Object data in JSON:
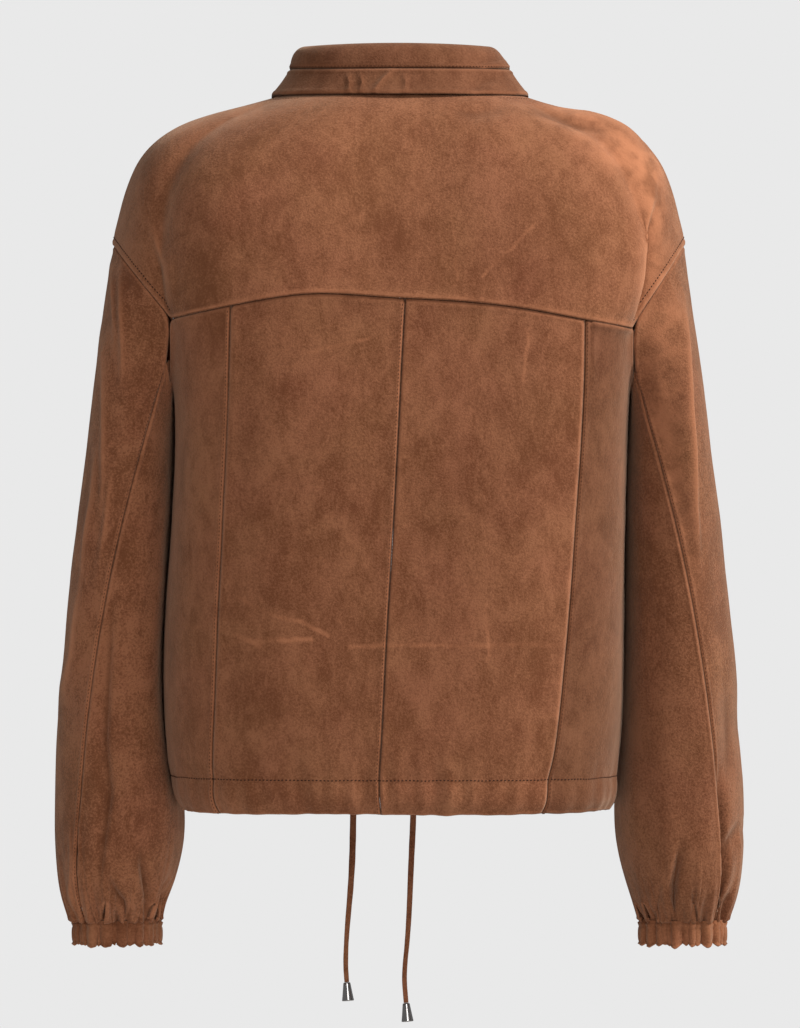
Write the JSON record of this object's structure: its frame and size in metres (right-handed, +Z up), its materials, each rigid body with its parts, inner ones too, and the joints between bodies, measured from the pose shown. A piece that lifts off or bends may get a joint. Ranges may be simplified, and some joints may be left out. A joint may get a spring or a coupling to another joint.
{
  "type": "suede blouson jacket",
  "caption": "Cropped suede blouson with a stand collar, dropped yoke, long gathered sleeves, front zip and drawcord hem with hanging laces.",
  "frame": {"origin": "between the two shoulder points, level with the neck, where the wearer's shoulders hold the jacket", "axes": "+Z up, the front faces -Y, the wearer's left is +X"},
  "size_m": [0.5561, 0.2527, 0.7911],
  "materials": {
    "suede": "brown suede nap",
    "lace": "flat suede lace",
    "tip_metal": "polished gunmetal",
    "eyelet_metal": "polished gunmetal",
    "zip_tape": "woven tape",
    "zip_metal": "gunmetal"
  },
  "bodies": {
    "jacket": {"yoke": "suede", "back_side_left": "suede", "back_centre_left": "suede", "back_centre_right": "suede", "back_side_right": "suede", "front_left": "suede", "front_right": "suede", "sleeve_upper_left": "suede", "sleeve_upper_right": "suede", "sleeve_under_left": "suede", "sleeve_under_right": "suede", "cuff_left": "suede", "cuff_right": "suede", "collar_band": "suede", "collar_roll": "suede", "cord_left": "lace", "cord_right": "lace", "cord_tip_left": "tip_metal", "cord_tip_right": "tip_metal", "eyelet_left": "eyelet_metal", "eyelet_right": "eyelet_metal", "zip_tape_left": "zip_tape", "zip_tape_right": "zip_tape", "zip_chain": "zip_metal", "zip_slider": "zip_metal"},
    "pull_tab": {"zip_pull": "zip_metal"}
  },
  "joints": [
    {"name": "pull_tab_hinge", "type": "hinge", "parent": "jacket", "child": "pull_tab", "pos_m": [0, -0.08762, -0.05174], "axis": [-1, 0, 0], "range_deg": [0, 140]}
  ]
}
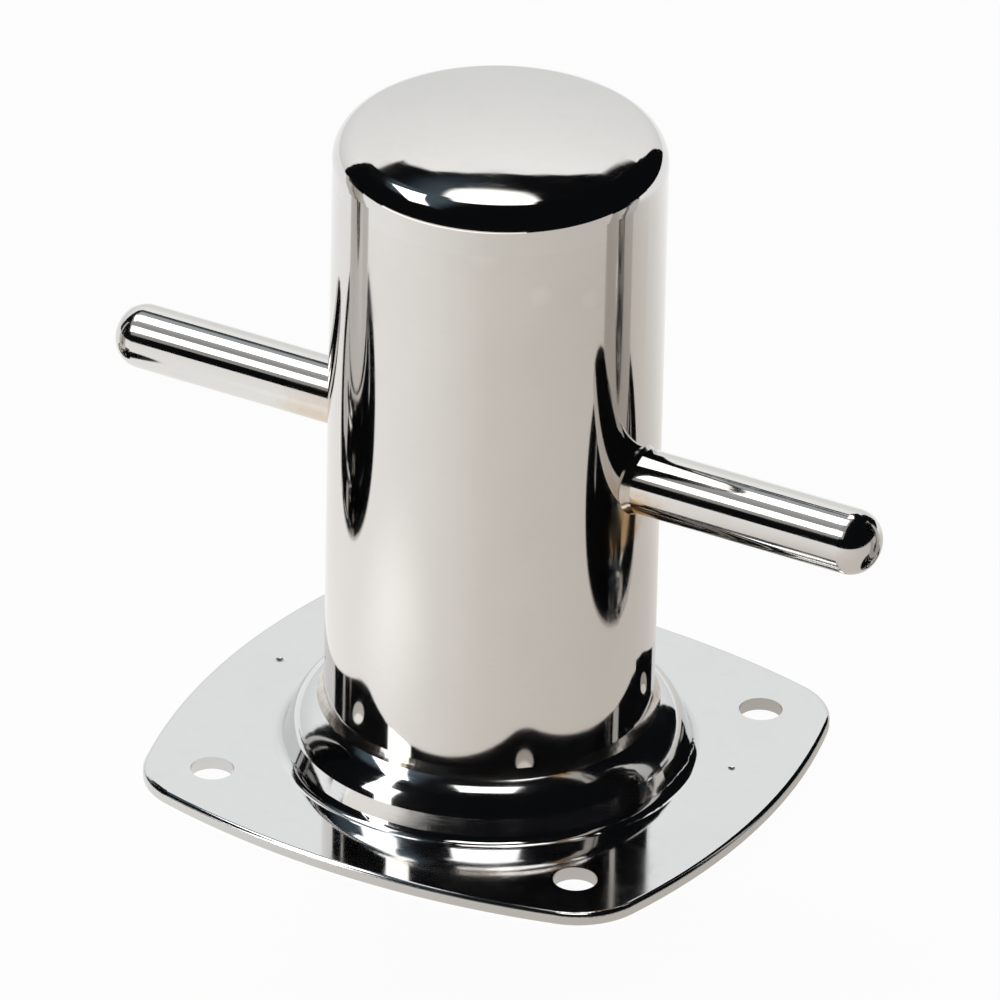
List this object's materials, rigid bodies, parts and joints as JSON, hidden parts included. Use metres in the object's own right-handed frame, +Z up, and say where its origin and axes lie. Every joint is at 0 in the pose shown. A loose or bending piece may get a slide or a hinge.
--
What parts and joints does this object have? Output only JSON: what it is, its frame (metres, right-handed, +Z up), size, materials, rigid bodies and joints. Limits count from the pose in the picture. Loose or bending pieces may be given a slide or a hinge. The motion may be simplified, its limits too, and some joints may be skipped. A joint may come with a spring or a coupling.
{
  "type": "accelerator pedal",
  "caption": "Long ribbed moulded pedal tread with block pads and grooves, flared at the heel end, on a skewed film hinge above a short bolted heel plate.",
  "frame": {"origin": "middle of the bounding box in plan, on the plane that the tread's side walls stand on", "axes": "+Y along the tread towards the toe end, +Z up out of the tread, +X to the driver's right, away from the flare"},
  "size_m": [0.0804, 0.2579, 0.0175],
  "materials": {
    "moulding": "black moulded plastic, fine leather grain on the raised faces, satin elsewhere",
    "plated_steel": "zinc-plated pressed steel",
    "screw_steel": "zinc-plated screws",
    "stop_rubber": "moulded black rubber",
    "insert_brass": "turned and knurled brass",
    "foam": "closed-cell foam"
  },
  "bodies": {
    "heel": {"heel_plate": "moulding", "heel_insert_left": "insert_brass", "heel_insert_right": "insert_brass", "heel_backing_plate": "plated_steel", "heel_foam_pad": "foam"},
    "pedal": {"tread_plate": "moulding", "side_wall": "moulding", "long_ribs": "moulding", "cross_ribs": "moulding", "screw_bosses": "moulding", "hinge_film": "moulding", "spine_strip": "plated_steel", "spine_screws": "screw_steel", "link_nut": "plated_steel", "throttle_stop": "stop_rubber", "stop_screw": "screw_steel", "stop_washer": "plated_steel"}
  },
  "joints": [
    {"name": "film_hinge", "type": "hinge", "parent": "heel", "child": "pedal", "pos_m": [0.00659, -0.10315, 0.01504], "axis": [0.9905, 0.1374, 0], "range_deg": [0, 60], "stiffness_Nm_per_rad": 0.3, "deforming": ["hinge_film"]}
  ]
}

**TO BE DONE**
Reproduce verbatim only the segment of the listing bounded by the line containing "Write the JSON" and the line containing "List this object's", with both boundary lines included.

**SOLUTION FOR THIS PROBLEM**
Write the JSON record of this object's structure: its frame and size in metres (right-handed, +Z up), its materials, each rigid body with its parts, inner ones too, and the joints between bodies, measured from the pose shown. A piece that lifts off or bends may get a joint. Ranges may be simplified, and some joints may be left out. A joint may get a spring or a coupling to another joint.
{
  "type": "suede blouson jacket",
  "caption": "Cropped suede blouson with a stand collar, dropped yoke, long gathered sleeves, front zip and drawcord hem with hanging laces.",
  "frame": {"origin": "between the two shoulder points, level with the neck, where the wearer's shoulders hold the jacket", "axes": "+Z up, the front faces -Y, the wearer's left is +X"},
  "size_m": [0.5561, 0.2527, 0.7911],
  "materials": {
    "suede": "brown suede nap",
    "lace": "flat suede lace",
    "tip_metal": "polished gunmetal",
    "eyelet_metal": "polished gunmetal",
    "zip_tape": "woven tape",
    "zip_metal": "gunmetal"
  },
  "bodies": {
    "jacket": {"yoke": "suede", "back_side_left": "suede", "back_centre_left": "suede", "back_centre_right": "suede", "back_side_right": "suede", "front_left": "suede", "front_right": "suede", "sleeve_upper_left": "suede", "sleeve_upper_right": "suede", "sleeve_under_left": "suede", "sleeve_under_right": "suede", "cuff_left": "suede", "cuff_right": "suede", "collar_band": "suede", "collar_roll": "suede", "cord_left": "lace", "cord_right": "lace", "cord_tip_left": "tip_metal", "cord_tip_right": "tip_metal", "eyelet_left": "eyelet_metal", "eyelet_right": "eyelet_metal", "zip_tape_left": "zip_tape", "zip_tape_right": "zip_tape", "zip_chain": "zip_metal", "zip_slider": "zip_metal"},
    "pull_tab": {"zip_pull": "zip_metal"}
  },
  "joints": [
    {"name": "pull_tab_hinge", "type": "hinge", "parent": "jacket", "child": "pull_tab", "pos_m": [0, -0.08762, -0.05174], "axis": [-1, 0, 0], "range_deg": [0, 140]}
  ]
}
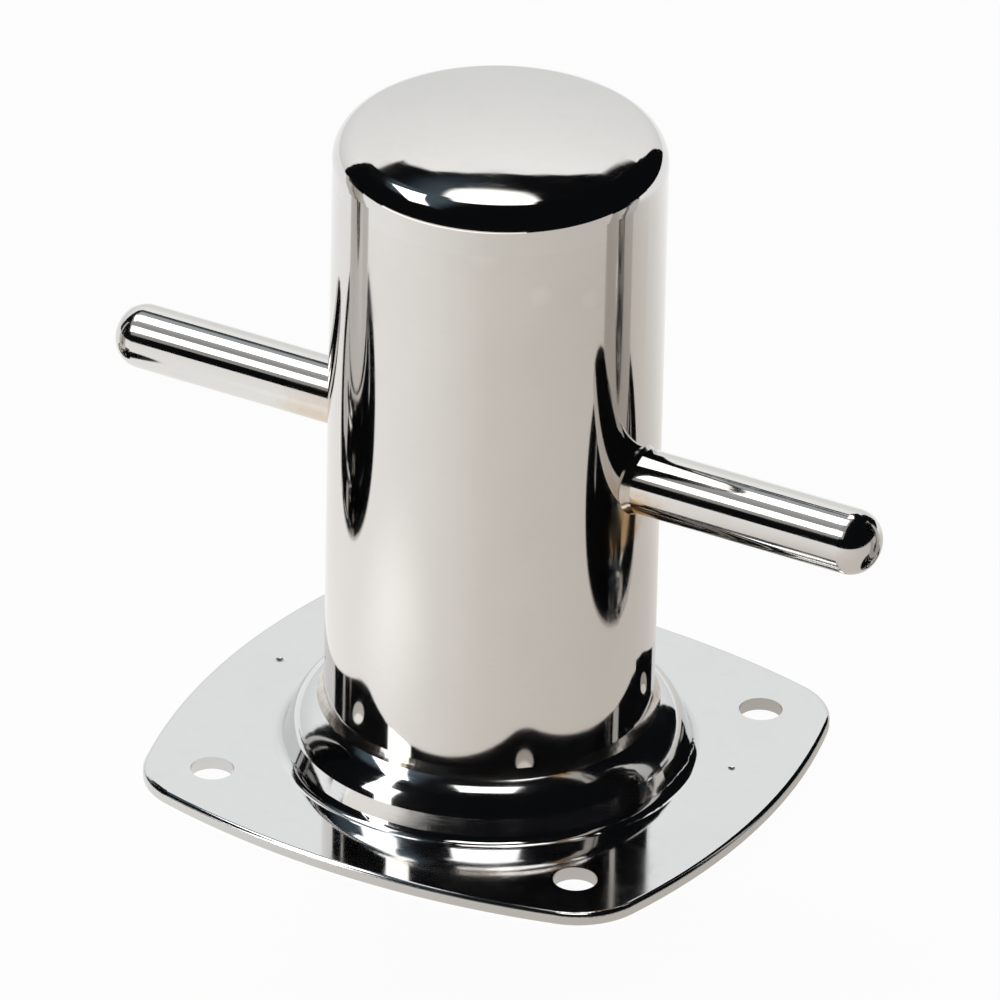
List this object's materials, rigid bodies, parts and joints as JSON, hidden parts included. Use metres in the object's own right-handed frame, +Z up, and say where its origin and axes lie. Every joint is at 0 in the pose shown. A loose or bending piece may get a slide or a hinge.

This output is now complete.